London architects awarded World Cup final stadium contract

Qatar’s World Cup delivery committee insists it will produce an “iconic, contemporary stadium” for the 2022 final, after announcing the architects of the principal venue for the controversial tournament.

London-based firm Foster + Partners has been awarded the contract to build Lusail Stadium - which will host a number of fixtures including the opening game and the tournament decider - with the task of meeting the organising committee’s earlier promise of delivering revolutionary air-conditioned complexes to protect both fans and players from intense heat.

While Fifa’s Executive Committee is set to ratify a change of date for the 2022 finals to November and December in order to combat potential issues caused by the climate, the Supreme Committee for Delivery and Legacy has confirmed it will stand by its pledge to build innovative stadia to make those attending as comfortable as possible.

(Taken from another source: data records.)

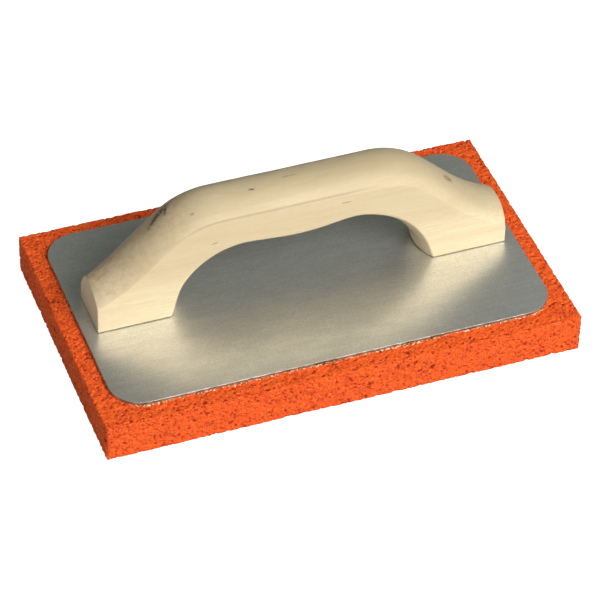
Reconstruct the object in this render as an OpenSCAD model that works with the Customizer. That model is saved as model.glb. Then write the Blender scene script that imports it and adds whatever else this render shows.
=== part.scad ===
// Sponge rubber hand float: a glued sponge pad under a thin metal plate,
// with an arched wooden handle screwed on from below the plate.
// Millimetres. The origin is the middle of the pad's working face, +Z is up
// and +X runs along the float.

/* [Sponge pad] */
// Length of the sponge pad
pad_l = 255.4; // [245:0.2:300]
// Width of the sponge pad
pad_w = 153.6; // [140:0.2:180]
// Thickness of the sponge pad
pad_t = 21.6; // [12:0.1:30]
// Radius of the pad's upright corners
pad_corner_r = 1.5; // [1:0.5:6]

/* [Adhesive] */
// Thickness of the contact adhesive between the pad and the plate
film_t = 0.2; // [0.1:0.05:0.5]
// How far the adhesive stops short of the plate's edge
film_inset = 0.4; // [0.2:0.1:2]

/* [Backing plate] */
// Length of the plate
plate_l = 236.4; // [226:0.2:242]
// Width of the plate
plate_w = 134.8; // [100:0.2:136]
// Thickness of the sheet
plate_t = 1.6; // [1.2:0.1:1.9]
// Radius of the plate's corners
plate_corner_r = 17; // [5:1:40]
// Sideways offset of the plate from the middle of the pad
plate_shift_y = 0.8; // [0:0.1:2]

/* [Handle] */
// Length over the two feet
handle_l = 222.8; // [200:0.2:225]
// Thickness of the board that the handle is cut from
handle_w = 30; // [24:0.5:36]
// Height of the grip above the plate
handle_h = 63.2; // [58:0.1:70]
// Sideways offset of the handle from the middle of the pad
handle_shift_y = 4.4; // [0:0.1:8]
// Length of the straight stretch on top of the grip
grip_flat_l = 85; // [60:1:100]
// Radius of the shoulder where the grip turns down
shoulder_r = 46; // [35:1:60]
// Steepness of the slope between the shoulder and the foot
slope_angle = 42.5; // [38:0.5:48]
// Length of the straight part of that slope
slope_l = 22; // [5:1:28]
// Radius of the hollow that runs out above each foot
sweep_r = 85; // [60:1:120]
// How far the rounded back drops from the middle to each face
crown_drop = 5.8; // [2:0.1:7]

/* [Finger opening] */
// Width of the opening along the plate, at the handle's faces
opening_l = 143.4; // [130:0.2:150]
// Height of the opening above the plate, at the handle's faces
opening_h = 39.3; // [36:0.1:44]
// Lean of the opening's sides
opening_lean = 16.4; // [5:0.2:20]
// Radius between a side and the underside of the grip
opening_corner_r = 42; // [30:1:42]
// How far the rounded inner wall stands into the opening halfway through
opening_bulge = 5.1; // [1:0.1:6]

/* [Screws] */
// Overall length of a screw
screw_l = 19; // [14:0.5:22]
// Radius of the countersunk head
screw_head_r = 3.55; // [3.4:0.05:4]
// Radius of the plain shank and of the thread's crests
screw_shank_r = 1.75; // [1.5:0.05:1.75]
// Radius at the thread's root
screw_root_r = 1.2; // [1:0.05:1.4]
// Distance from one thread ridge to the next
screw_pitch = 1.4; // [1:0.1:2]
// Distance between the two screws of one foot
screw_spacing = 20; // [14:1:22]
// Distance from the middle of the float to the middle of a foot's screws
screw_foot_x = 91; // [89:1:93]

/* [Hidden] */
$fn = 64;
plate_z = pad_t + film_t;
handle_z = plate_z + plate_t;
grip_z = handle_z + handle_h;
half_l = handle_l / 2;
half_w = handle_w / 2;
arc_steps = 12;
layer_steps = 8;
end_overrun = 6;
face_overrun = 1;
cut_depth = 3;
head_rim = 0.15;
head_play = 0.05;
shank_l = 6;
tip_l = 3;
thread_count = floor((screw_l - shank_l - tip_l) / screw_pitch);
recess_w = 0.9;
recess_l = 4;
recess_depth = 1.1;

// Drop of a circular arc at distance t from its middle, where it drops by sag at half
function arc_drop(t, sag, half) =
    let (r = (half * half + sag * sag) / (2 * sag)) r - sqrt(r * r - t * t);

// Right half of the handle's back, from the grip outwards, moved inwards by d
slope_start = [grip_flat_l / 2 + shoulder_r * sin(slope_angle),
    grip_z - shoulder_r * (1 - cos(slope_angle))];
slope_end = slope_start + slope_l * [cos(slope_angle), -sin(slope_angle)];
sweep_centre = slope_end + sweep_r * [sin(slope_angle), cos(slope_angle)];
run_out_angle = asin((sweep_centre[0] - half_l - end_overrun) / sweep_r);
function back_half(d) = concat(
    [for (i = [0:arc_steps]) let (a = slope_angle * i / arc_steps)
        [grip_flat_l / 2 + (shoulder_r - d) * sin(a), grip_z - shoulder_r + (shoulder_r - d) * cos(a)]],
    [for (i = [0:arc_steps]) let (a = slope_angle + (run_out_angle - slope_angle) * i / arc_steps)
        sweep_centre - (sweep_r + d) * [sin(a), cos(a)]]);

// Right half of the finger opening, from the grip down to below the foot, made smaller by d
opening_centre_z = handle_z + opening_h - opening_corner_r;
opening_centre_x = opening_l / 2
    - (opening_corner_r + sin(opening_lean) * (opening_centre_z - handle_z)) / cos(opening_lean);
function opening_half(d) = concat(
    [for (i = [0:arc_steps]) let (a = 90 - (90 - opening_lean) * i / arc_steps)
        [opening_centre_x, opening_centre_z] + (opening_corner_r - d) * [cos(a), sin(a)]],
    [[opening_l / 2 - d / cos(opening_lean) + cut_depth * tan(opening_lean), handle_z - cut_depth]]);

// A whole outline from its right half: over from the left foot to the right
function both_halves(half) = concat(
    [for (i = [len(half) - 1:-1:0]) [-half[i][0], half[i][1]]], half);
function at_y(outline, y) = [for (p = outline) [p[0], y, p[1]]];

// Places of the layers through the board's thickness, closer together near its faces
function layer_t(i) = half_w * sin(90 * i / layer_steps);

// Closed solid through a row of outlines, each mirrored about X = 0, with equal point counts
module loft(layers) {
    n = len(layers[0]);
    last = len(layers) - 1;
    rungs = [for (i = [0:n / 2 - 2]) [i, i + 1, n - 2 - i, n - 1 - i]];
    sides = [for (j = [0:last - 1], i = [0:n - 1]) [j * n + i, j * n + (i + 1) % n]];
    polyhedron(
        points = [for (layer = layers, p = layer) p],
        faces = concat(
            rungs,
            [for (r = rungs) [for (i = [3:-1:0]) last * n + r[i]]],
            [for (s = sides) [s[0], s[1] + n, s[1]]],
            [for (s = sides) [s[0], s[0] + n, s[1] + n]]));
}

module handle_body() {
    foot_x = half_l + end_overrun / 2;
    loft([for (i = [-layer_steps:layer_steps])
        let (t = layer_t(i), half = back_half(arc_drop(t, crown_drop, half_w)))
        at_y(both_halves(concat(half, [[foot_x, handle_z]])), t)]);
}

module finger_opening() {
    faces_y = half_w + face_overrun;
    loft(concat(
        [at_y(both_halves(opening_half(0)), -faces_y)],
        [for (i = [-layer_steps:layer_steps])
            let (t = layer_t(i), d = opening_bulge - arc_drop(t, opening_bulge, half_w))
            at_y(both_halves(opening_half(d)), t)],
        [at_y(both_halves(opening_half(0)), faces_y)]));
}

module rounded_slab(l, w, t, r) {
    translate([-l / 2 + r, -w / 2, 0]) cube([l - 2 * r, w, t]);
    translate([-l / 2, -w / 2 + r, 0]) cube([l, w - 2 * r, t]);
    for (x = [-1, 1], y = [-1, 1])
        translate([x * (l / 2 - r), y * (w / 2 - r), 0]) cylinder(h = t, r = r);
}

// Screw with its point up: head, plain shank, ridged thread and point
module screw_shape() {
    cone_top = head_rim + screw_head_r - screw_shank_r;
    ridges = [for (i = [0:thread_count - 1], part = [0, 1])
        [part == 0 ? screw_root_r : screw_shank_r, shank_l + (i + (part + 1) / 2) * screw_pitch]];
    rotate_extrude() polygon(concat(
        [[0, 0], [screw_head_r, 0], [screw_head_r, head_rim], [screw_shank_r, cone_top],
            [screw_shank_r, shank_l]],
        ridges,
        [[screw_root_r, screw_l - tip_l], [0, screw_l]]));
}

module plate_hole() {
    top_r = screw_head_r + head_play + head_rim - plate_t;
    rotate_extrude() polygon([
        [0, -1], [screw_head_r + head_play, -1], [screw_head_r + head_play, head_rim],
        [top_r, plate_t], [top_r, plate_t + 1], [0, plate_t + 1]]);
}

module screw_at(side, place) {
    translate([side * screw_foot_x + place * screw_spacing / 2, handle_shift_y, plate_z]) children();
}

module at_every_screw() {
    for (side = [-1, 1], place = [-1, 1]) screw_at(side, place) children();
}

module screw() {
    color("silver") difference() {
        screw_shape();
        for (turn = [0, 90])
            rotate(turn) translate([-recess_l / 2, -recess_w / 2, -1])
                cube([recess_l, recess_w, 1 + recess_depth]);
    }
}

module sponge_pad() {
    color("orangered") rounded_slab(pad_l, pad_w, pad_t, pad_corner_r);
}

module adhesive_film() {
    color("khaki") translate([0, plate_shift_y, pad_t])
        rounded_slab(plate_l - 2 * film_inset, plate_w - 2 * film_inset, film_t,
            plate_corner_r - film_inset);
}

module backing_plate() {
    color("darkgray") difference() {
        translate([0, plate_shift_y, plate_z]) rounded_slab(plate_l, plate_w, plate_t, plate_corner_r);
        at_every_screw() plate_hole();
    }
}

module handle() {
    color("wheat") difference() {
        translate([0, handle_shift_y, 0]) intersection() {
            handle_body();
            translate([-half_l, -handle_w, 0]) cube([handle_l, 2 * handle_w, grip_z + 1]);
        }
        translate([0, handle_shift_y, 0]) finger_opening();
        at_every_screw() screw_shape();
    }
}

sponge_pad();
adhesive_film();
backing_plate();
handle();
screw_at(-1, -1) screw();  // screw_left_outer
screw_at(-1, 1) screw();  // screw_left_inner
screw_at(1, -1) screw();  // screw_right_inner
screw_at(1, 1) screw();  // screw_right_outer
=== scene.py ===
import math

import bmesh
import bpy
import numpy as np
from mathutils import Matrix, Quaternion, Vector, kdtree, noise


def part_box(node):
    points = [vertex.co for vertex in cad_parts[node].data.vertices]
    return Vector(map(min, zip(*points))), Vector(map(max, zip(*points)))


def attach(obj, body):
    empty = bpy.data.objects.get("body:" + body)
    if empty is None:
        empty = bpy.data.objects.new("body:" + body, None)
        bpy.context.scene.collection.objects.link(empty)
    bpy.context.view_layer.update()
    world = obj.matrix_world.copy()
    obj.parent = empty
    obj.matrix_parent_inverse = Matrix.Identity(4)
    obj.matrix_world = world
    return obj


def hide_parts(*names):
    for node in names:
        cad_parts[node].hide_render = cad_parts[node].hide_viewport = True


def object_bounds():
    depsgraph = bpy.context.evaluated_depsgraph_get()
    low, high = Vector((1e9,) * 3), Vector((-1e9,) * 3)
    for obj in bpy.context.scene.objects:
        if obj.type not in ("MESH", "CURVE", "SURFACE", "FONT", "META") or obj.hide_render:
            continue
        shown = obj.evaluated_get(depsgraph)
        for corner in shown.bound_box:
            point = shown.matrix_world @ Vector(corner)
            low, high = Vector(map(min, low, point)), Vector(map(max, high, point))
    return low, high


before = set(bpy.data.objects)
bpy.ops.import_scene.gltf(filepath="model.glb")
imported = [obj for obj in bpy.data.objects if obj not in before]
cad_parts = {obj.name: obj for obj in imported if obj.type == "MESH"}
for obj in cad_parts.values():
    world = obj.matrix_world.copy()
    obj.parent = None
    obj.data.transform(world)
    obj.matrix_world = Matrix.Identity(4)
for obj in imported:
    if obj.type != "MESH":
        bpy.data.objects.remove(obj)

cadLow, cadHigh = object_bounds()
middle = (cadLow + cadHigh) / 2


# camera, floor and lights

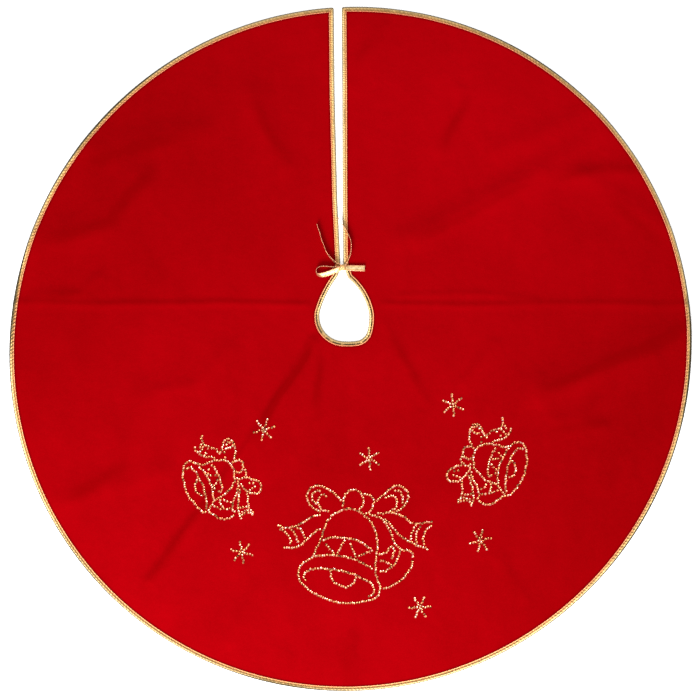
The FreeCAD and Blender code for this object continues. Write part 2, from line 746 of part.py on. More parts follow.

“We look forward to working with Foster + Partners in creating an iconic, contemporary stadium inspired by Qatari culture,” said the supreme committee’s secretary general Hassan Al Thawadi in a statement. “Lusail Stadium will be the centrepiece of the tournament, an architecturally innovative stadium which maintains sporting functionality and delivers on our sustainability commitments.”

The 80,000-capacity air-conditioned Lusail Stadium will be built in Lusail City, 15 kilometres north of the Qatari capital Doha, and Foster + Partners’ chairman and founder Lord Foster added that he is thrilled to have been handed such a prestigious task.

“This is an exciting step forward in stadium design – it will be the first to break the mould of the free-standing suburban concept, and instead anticipates the grid of this future city, of which it will be an integral part,” said Foster.

There are already five stadiums under construction around Qatar, with question marks over the treatment of migrant workers in the building industry adding to the significant controversy surrounding the country’s status as hosts.